Start of Data segment
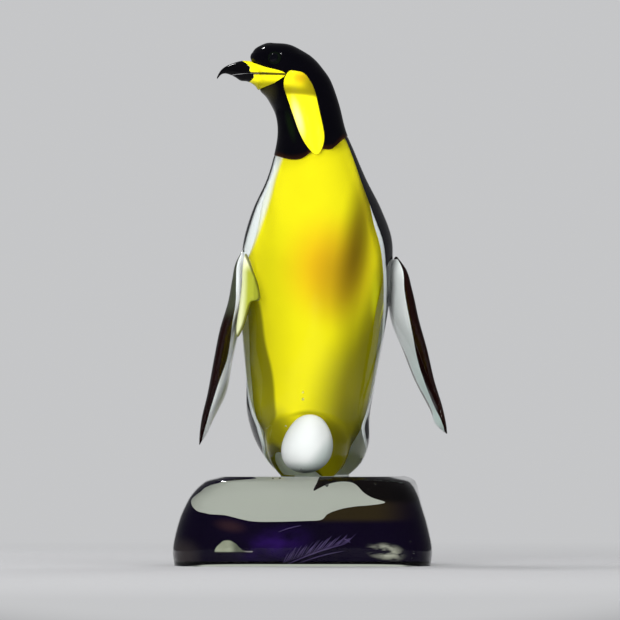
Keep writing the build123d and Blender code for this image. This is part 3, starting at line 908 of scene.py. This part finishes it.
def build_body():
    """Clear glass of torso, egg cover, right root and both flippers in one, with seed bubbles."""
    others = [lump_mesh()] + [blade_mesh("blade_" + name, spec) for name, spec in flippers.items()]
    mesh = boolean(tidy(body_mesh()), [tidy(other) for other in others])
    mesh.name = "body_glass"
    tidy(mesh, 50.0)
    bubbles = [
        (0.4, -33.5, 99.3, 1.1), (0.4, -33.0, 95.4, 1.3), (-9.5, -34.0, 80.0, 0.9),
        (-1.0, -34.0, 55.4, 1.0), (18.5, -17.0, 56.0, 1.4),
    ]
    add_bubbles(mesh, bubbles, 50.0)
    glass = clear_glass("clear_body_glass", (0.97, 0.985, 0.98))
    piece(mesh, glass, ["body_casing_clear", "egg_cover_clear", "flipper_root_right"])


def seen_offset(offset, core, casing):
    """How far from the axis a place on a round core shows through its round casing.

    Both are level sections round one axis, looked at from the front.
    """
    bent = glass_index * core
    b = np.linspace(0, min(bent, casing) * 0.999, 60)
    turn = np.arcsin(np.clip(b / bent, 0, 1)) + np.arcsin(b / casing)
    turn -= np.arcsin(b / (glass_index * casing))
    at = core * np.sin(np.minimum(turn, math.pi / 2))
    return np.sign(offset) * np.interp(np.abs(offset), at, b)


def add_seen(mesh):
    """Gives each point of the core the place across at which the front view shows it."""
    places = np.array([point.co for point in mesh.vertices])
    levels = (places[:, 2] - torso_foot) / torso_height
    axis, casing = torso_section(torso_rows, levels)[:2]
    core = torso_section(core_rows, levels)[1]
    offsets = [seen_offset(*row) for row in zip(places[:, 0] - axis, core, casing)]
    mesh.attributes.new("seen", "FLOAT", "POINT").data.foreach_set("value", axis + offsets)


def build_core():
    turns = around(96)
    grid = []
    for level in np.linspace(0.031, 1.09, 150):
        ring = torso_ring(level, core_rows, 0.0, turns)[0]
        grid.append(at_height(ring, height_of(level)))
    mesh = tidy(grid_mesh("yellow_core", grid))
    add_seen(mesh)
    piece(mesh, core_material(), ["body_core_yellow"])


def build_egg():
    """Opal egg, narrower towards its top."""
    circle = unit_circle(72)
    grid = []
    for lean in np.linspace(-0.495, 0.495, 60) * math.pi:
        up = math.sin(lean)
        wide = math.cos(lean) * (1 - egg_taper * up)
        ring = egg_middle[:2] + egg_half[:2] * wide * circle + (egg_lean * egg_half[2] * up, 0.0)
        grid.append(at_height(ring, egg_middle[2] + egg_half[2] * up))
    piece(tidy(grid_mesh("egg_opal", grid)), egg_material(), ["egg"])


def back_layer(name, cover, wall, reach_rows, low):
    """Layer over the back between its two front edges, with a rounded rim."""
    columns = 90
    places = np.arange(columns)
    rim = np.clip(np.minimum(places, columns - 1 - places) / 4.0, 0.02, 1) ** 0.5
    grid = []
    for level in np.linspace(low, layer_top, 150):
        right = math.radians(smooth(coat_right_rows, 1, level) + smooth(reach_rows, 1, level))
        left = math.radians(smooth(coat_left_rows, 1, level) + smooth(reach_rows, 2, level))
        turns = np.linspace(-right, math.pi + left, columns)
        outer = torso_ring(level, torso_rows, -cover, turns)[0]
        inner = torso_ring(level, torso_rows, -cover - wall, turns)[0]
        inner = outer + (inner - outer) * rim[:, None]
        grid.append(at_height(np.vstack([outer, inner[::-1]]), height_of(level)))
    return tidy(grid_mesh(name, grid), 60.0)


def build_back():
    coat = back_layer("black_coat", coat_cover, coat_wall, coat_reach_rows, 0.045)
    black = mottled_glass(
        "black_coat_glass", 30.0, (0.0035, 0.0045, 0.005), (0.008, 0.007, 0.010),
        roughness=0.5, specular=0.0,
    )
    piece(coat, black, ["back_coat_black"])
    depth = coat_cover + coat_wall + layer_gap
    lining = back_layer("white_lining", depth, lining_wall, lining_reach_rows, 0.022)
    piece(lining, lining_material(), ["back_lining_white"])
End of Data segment
### Aim of the task
The required output is the exact run of lines from the beginning of the listing above to the line that contains "return np.sign(offset) *", inclusive of both.

### Finished task
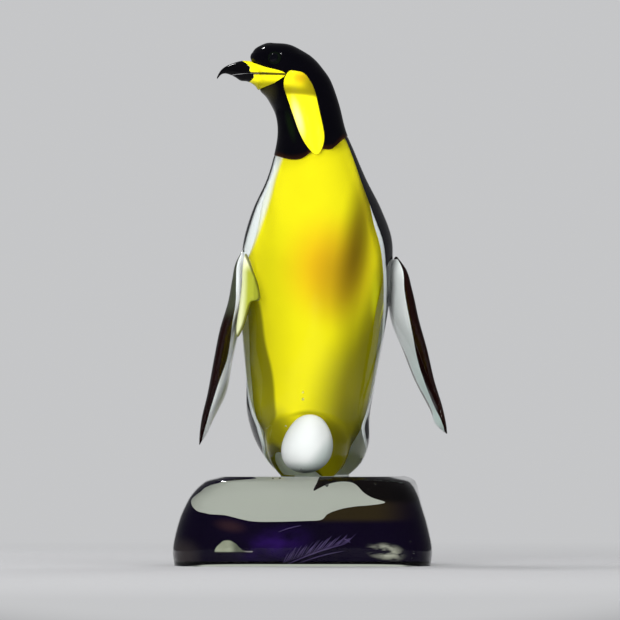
Keep writing the build123d and Blender code for this image. This is part 3, starting at line 908 of scene.py. This part finishes it.
def build_body():
    """Clear glass of torso, egg cover, right root and both flippers in one, with seed bubbles."""
    others = [lump_mesh()] + [blade_mesh("blade_" + name, spec) for name, spec in flippers.items()]
    mesh = boolean(tidy(body_mesh()), [tidy(other) for other in others])
    mesh.name = "body_glass"
    tidy(mesh, 50.0)
    bubbles = [
        (0.4, -33.5, 99.3, 1.1), (0.4, -33.0, 95.4, 1.3), (-9.5, -34.0, 80.0, 0.9),
        (-1.0, -34.0, 55.4, 1.0), (18.5, -17.0, 56.0, 1.4),
    ]
    add_bubbles(mesh, bubbles, 50.0)
    glass = clear_glass("clear_body_glass", (0.97, 0.985, 0.98))
    piece(mesh, glass, ["body_casing_clear", "egg_cover_clear", "flipper_root_right"])


def seen_offset(offset, core, casing):
    """How far from the axis a place on a round core shows through its round casing.

    Both are level sections round one axis, looked at from the front.
    """
    bent = glass_index * core
    b = np.linspace(0, min(bent, casing) * 0.999, 60)
    turn = np.arcsin(np.clip(b / bent, 0, 1)) + np.arcsin(b / casing)
    turn -= np.arcsin(b / (glass_index * casing))
    at = core * np.sin(np.minimum(turn, math.pi / 2))
    return np.sign(offset) * np.interp(np.abs(offset), at, b)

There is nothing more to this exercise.